In 1971, Phil Knight started Blue Ribbon Sports to make running shoes. BRS imported shoes from Japan for seven years and then decided to make their own. Knight approached graphic designer Carolyn Davidson and asked her to design a logo that denoted ‘movement’. She charged him a princely $35 (her rate was $2/hour) for the ‘swoosh’ she put together – one among a half dozen designs she proposed. He didn’t love it at first, apparently, but it certainly seems to have grown on him as Nike reached the pinnacle of the sporting goods industry riding the ‘just do it’ swoosh.

So, here’s my second piece of advice. Be like Phil. Instead of going after your designer for six or twelve more designs for your first logo (and I promise you, the 18th one will be a shambles), go with the easiest on the eye among the first few. Iterate and build it over the years, as you find your product’s market fit and anticipate market trends. Your ‘why’ will evolve and morph, and so can your logo.
Go with simple and functional for your first logo - something distinctive but simple. The ‘why’ of your brand will evolve and morph as time passes, and so can your logo.

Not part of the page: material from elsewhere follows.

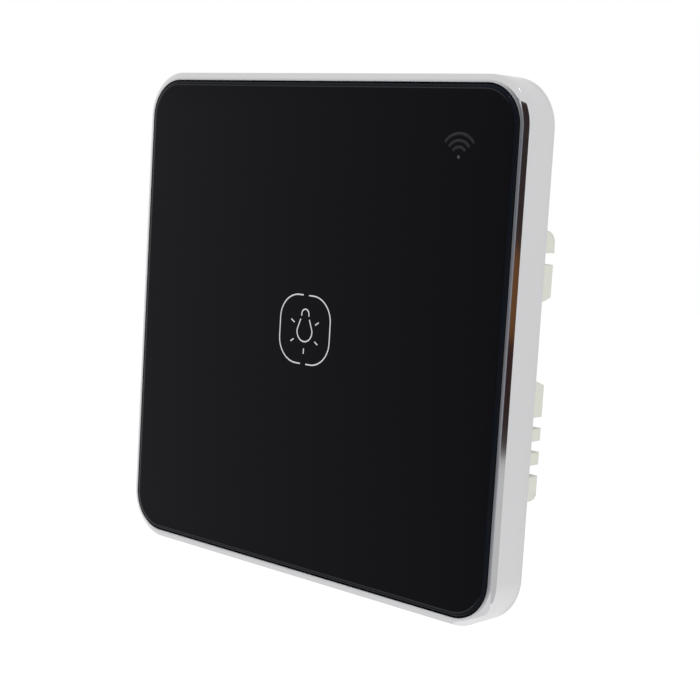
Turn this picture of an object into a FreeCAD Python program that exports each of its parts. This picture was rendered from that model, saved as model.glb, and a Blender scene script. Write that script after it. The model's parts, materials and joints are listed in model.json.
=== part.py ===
import FreeCAD, Part
import math
import os

import Sketcher

# Touch switch for a square flush wall box, in millimetres.
# X runs to the right seen from the front, Y runs into the wall, and Z runs up. The origin is the middle of
# the wall plane, midway between the two wall box screws. Places in front of the wall are heights above it,
# and places behind it are negative heights.

SIZES = {
    # Metal frame round the glass
    "plate_width": 86.0,
    "plate_corner": 8.0,
    "land_width": 0.5,
    "bevel_width": 0.85,
    "bevel_depth": 0.65,
    "ledge_width": 2.5,
    "ledge_thickness": 1.2,
    "notch_width": 12.0,
    "notch_height": 1.0,
    # Glass and its tape
    "glass_thickness": 3.0,
    "glass_rise": 0.35,
    "glass_gap": 0.05,
    "glass_edge": 1.1,
    "tape_thickness": 0.25,
    "tape_width": 4.6,
    # Carrier plate behind the glass
    "carrier_thickness": 1.2,
    "carrier_gap": 0.2,
    "carrier_rim": 2.0,
    "carrier_rib": 1.2,
    "rib_spacing": 34.0,
    "spring_window": 4.3,
    "head_window_width": 12.6,
    "head_window_height": 8.4,
    # Small countersunk screws into the frame's ledge
    "carrier_screw_radius": 0.7,
    "carrier_head_radius": 1.0,
    "carrier_head_height": 0.6,
    "carrier_screw_length": 2.0,
    "carrier_screw_spacing": 56.0,
    "carrier_screw_inset": 1.5,
    # Snap arms
    "panel_gap": 0.3,
    "arm_length": 14.6,
    "arm_width": 1.0,
    "arm_room": 1.2,
    "arm_spacing": 36.0,
    "arm_inset": 2.75,
    "hook_width": 5.0,
    "hook_catch": 0.6,
    "hook_height": 0.65,
    "hook_gap": 0.1,
    # Outline and screw places that both circuit boards share
    "board_width": 44.6,
    "board_height": 50.6,
    "board_screw_inset": 2.9,
    # Touch board and what it carries
    "touch_board_thickness": 1.2,
    "board_screw_radius": 0.8,
    "board_head_radius": 1.7,
    "board_head_height": 1.1,
    "board_screw_bite": 1.1,
    "boss_width": 4.4,
    "spring_radius": 3.6,
    "spring_wire": 0.5,
    "spring_turns": 2,
    "guide_radius": 2.7,
    "guide_wall": 0.7,
    "guide_gap": 0.1,
    "led_length": 1.6,
    "led_width": 0.8,
    "led_height": 0.6,
    "led_spacing": 1.4,
    "module_width": 15.0,
    "module_height": 20.0,
    "module_thickness": 0.8,
    "module_inset": 6.3,
    "module_z": 8.0,
    "cup_size": 0.8,
    "cup_pitch": 1.5,
    "cup_count": 7,
    "shield_length": 12.4,
    "shield_margin": 0.8,
    "shield_height": 1.5,
    "chip_width": 3.9,
    "chip_length": 4.9,
    "chip_thickness": 1.3,
    "chip_inset": 10.3,
    "chip_z": 9.0,
    "lead_pitch": 1.27,
    "lead_width": 0.4,
    "lead_reach": 1.0,
    # Plug and socket between the boards
    "pin_pitch": 2.54,
    "pin_count": 8,
    "pin_width": 0.6,
    "pin_stub": 0.3,
    "plug_z": -17.0,
    "strip_width": 2.5,
    "strip_height": 1.0,
    "socket_gap": 0.3,
    "pin_clearance": 0.15,
    # Base plate on the wall
    "base_thickness": 1.5,
    "base_gap": 0.8,
    "mount_spacing": 60.3,
    "slot_radius": 2.1,
    "slot_length": 8.0,
    "tray_gap": 0.3,
    "tray_floor": 1.2,
    "collar_depth": 4.0,
    # Rear housing inside the wall box
    "housing_depth": 24.5,
    "housing_corner": 2.0,
    "housing_wall": 1.6,
    "housing_edge": 0.6,
    "board_gap": 0.6,
    "board_room": 1.6,
    "shelf_gap": 1.1,
    "shelf_height": 9.5,
    "shelf_step": 2.0,
    "lug_relief_height": 13.8,
    "lug_relief_depth": 3.5,
    "relief_flare": 0.9,
    "relief_flare_depth": 2.5,
    "vent_width": 2.0,
    "vent_pitch": 4.2,
    "vent_first": 14.2,
    "vent_length": 10.0,
    "vent_reach": 4.0,
    "vent_count": 3,
    "column_radius": 2.0,
    "column_inset": 3.0,
    "column_screw_radius": 1.0,
    "column_head_radius": 1.7,
    "column_head_height": 1.1,
    "column_screw_bite": 3.2,
    "screw_clearance": 0.1,
    # Power board
    "power_board_thickness": 1.6,
    "standoff_height": 1.0,
    "standoff_width": 4.8,
    "power_screw_radius": 0.9,
    "power_head_radius": 1.8,
    "power_head_height": 1.2,
    "power_screw_bite": 1.5,
    "solder_length": 0.6,
    # Parts on the power board. An inset runs from the board's nearest edge to the part.
    "moulded_edge": 0.6,
    "relay_width": 15.5,
    "relay_length": 19.0,
    "relay_room": 1.1,
    "relay_inset": 1.9,
    "relay_z": 3.6,
    "relay_skirt": 0.8,
    "relay_skirt_reach": 0.15,
    "transformer_width": 12.6,
    "transformer_length": 13.0,
    "transformer_height": 11.0,
    "transformer_inset": 3.0,
    "transformer_z": -7.0,
    "core_limb": 1.9,
    "core_width": 6.4,
    "bobbin_flange": 1.3,
    "winding_step": 1.2,
    "electrolytic_radius": 4.0,
    "electrolytic_height": 12.0,
    "electrolytic_inset": 1.8,
    "electrolytic_z": 9.4,
    "can_groove": 0.4,
    "can_groove_height": 1.4,
    "film_width": 6.0,
    "film_length": 13.0,
    "film_height": 11.0,
    "film_gap": 0.1,
    "film_z": 4.0,
    "fuse_radius": 4.2,
    "fuse_height": 7.6,
    "fuse_inset": 2.7,
    "fuse_z": -14.0,
    "varistor_radius": 4.5,
    "varistor_thickness": 3.6,
    "varistor_x": -4.0,
    "varistor_z": -11.0,
    "rectifier_width": 6.4,
    "rectifier_length": 8.4,
    "rectifier_height": 3.2,
    "rectifier_side_inset": 7.5,
    "rectifier_foot_inset": 0.5,
    "rectifier_lead_spacing": 5.1,
    "regulator_width": 6.5,
    "regulator_length": 3.5,
    "regulator_height": 1.6,
    "regulator_x": 1.0,
    "regulator_foot_inset": 1.6,
    "regulator_tab_pitch": 2.3,
    # Wire terminals
    "terminal_pitch": 7.62,
    "terminal_wall": 1.2,
    "terminal_floor": 0.8,
    "terminal_height": 9.6,
    "terminal_gap": 0.3,
    "cage_width": 5.9,
    "cage_length": 5.8,
    "cage_side": 0.75,
    "cage_jaw": 0.8,
    "cage_nut": 1.4,
    "cage_gap": 0.1,
    "clamp_rest": 0.4,
    "bar_thickness": 0.8,
    "bar_width": 4.0,
    "contact_pin_width": 1.2,
    "terminal_screw_radius": 1.5,
    "terminal_head_radius": 2.4,
    "terminal_head_height": 1.6,
    "thread_clearance": 0.05,
    "recess_width": 0.7,
    "recess_length": 3.2,
    "recess_depth": 0.9,
    "entry_size": 4.8,
    "entry_lead": 0.4,
    "driver_radius": 2.0,
}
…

Try out logo makers, AI tools and the like if they make sense and if it helps you put together your story for your logo. But I’ve always found it easier to work with a designer who understands your brand and branding framework, to collaborate with to build something impactful and enduring.
Machine logos abound, but it’s easier to work with a designer who understands your brand and branding framework.